Hal ini diperparah dengan aktifitas semua remaja di sana ketika sudah akil baligh mereka melakukan aktifitas seks mereka di semak-semak sekitar tambang atau di atap rumah ketika tidak ada orang di rumah. Dari sanalah anak-anak pertama dari setiap keluarga lahir. Eh tunggu dulu. Bukankah kondisi ini tak jauh berbeda dengan yang ada di Indonesia?
Lingkungan Kerja yang Buruk
      Sebagian besar penduduk di desa adalah penambang batubara sejak kakek buyut mereka kira-kira sejak satu abad yang lalu. Gaji mereka sangat kecil yakni hanya sepuluh sou setiap bulannya. Gaji ini begitu kecil sehingga dibutuhkan empat orang dari setiap keluarga untuk bisa memakan roti, daging dan minum kopi. Tak hanya gaji, mereka yang sejak kecil bekerja di batubara memendam penyakit berbahaya di paru-paru mereka. Tak jarang ketika sudah tua, mereka bisa batuk-batuk dan mengeluarkan air ludah berwarna hitam. Kotoran batubara mereka tabung sejak anak-anak dan menumpuk hingga mereka tua. Keadaan semakin buruk karena ketika kau sudah tua dan tak mampu bekerja kau tidak akan mendapatkan uang pensiun.
      Tak cukup berhenti di sana, setiap penggalian lobang batubara yang menembus jauh ke dalam inti bumi membutuhkan kayu untuk penopang agar lobang tambang tetap bisa dilalui oleh gerobak dan kuda. Setiap kayu yang digunakan pada akhirnya dipotong dari gaji setiap penambang yang bekerja.
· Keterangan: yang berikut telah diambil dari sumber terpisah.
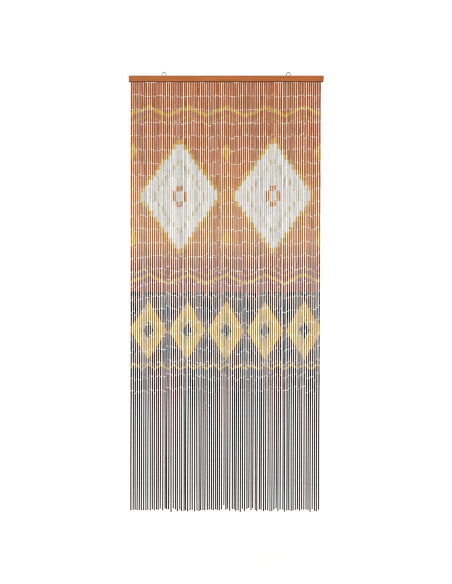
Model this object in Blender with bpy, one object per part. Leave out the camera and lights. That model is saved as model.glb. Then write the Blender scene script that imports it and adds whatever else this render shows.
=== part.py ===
"""Bamboo bead door curtain on its wooden rail, in metres, +Z up, with the front towards -Y.

The origin is the middle of the rail's top face. The rail carries two wire loops in its top edge
and 90 strands under it. Each strand is a beaded run, a thin wire link and one long stick, all
square in section, and the strands' roots are fused into one narrow strip under the rail.
"""

import math
import random

import bmesh
import bpy
from mathutils import Vector

# Rail
RAIL_LENGTH = 0.900
RAIL_HEIGHT = 0.030
RAIL_DEPTH = 0.012
RAIL_ARRIS = 0.0012
RAIL_ARRIS_STEPS = 2
RAIL_WORN_CORNER = (0.006, 0.009)  # width and height lost at the lower right corner
RAIL_WORN_STEPS = 4

# Wire loops in the rail's top edge
LOOP_SPACING = 0.575
LOOP_RADIUS = 0.009
LOOP_CENTRE_HEIGHT = 0.006
LOOP_WIRE = 0.0026
LOOP_LEG_DEPTH = 0.014
LOOP_ARCH_STEPS = 18
LOOP_WIRE_STEPS = 2
LEFT_LOOP_POINT = 0.0014  # how far the left loop's crown is drawn up, where the right one is round
LOOP_POINT_POWER = 6  # the higher, the narrower the drawn-up crown
LOOP_HOLE_SIDES = 12

# Strands
STRANDS = 90
FIRST_STRAND_X = -0.4374
STRAND_PITCH = 0.00977
STICK_WIDTH = 0.0052
LINK_WIDTH = 0.0016
LINK_LENGTH = 0.003
LINK_DEPTH = 1.4500  # from the rail's top to the last wire link, at the middle of the link
TIP_DEPTH = 2.0057
LINK_SCATTER = 0.0090
LINK_BATCH_SCATTER = 0.0140
TIP_SCATTER = 0.0045
TIP_SCATTER_LIMIT = 0.0095
BATCH_SIZES = (3, 9)  # strands strung to one measure, side by side

# The beaded run is strung with thicker tubes at its top and thinner ones below: the share of the
# run from its top, and the width there. A strand may bend at each of these places.
BEAD_RUN = (
    (0.0, 0.0076),
    (0.36, 0.0069),
    (0.70, 0.0056),
    (1.0, 0.0052),
)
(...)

      Hingga pada puncaknya keadaan ekonomi dunia yang semakin memburuk menjadikan perusahaan itu mulai merugi. Kerugian ini disebabkan oleh batubara yang tidak terjual karena Kaisar Prancis pada saat itu sibuk berperang. Efek kerugian ini adalah pemotongan gaji yang harus diterima oleh para pekerja.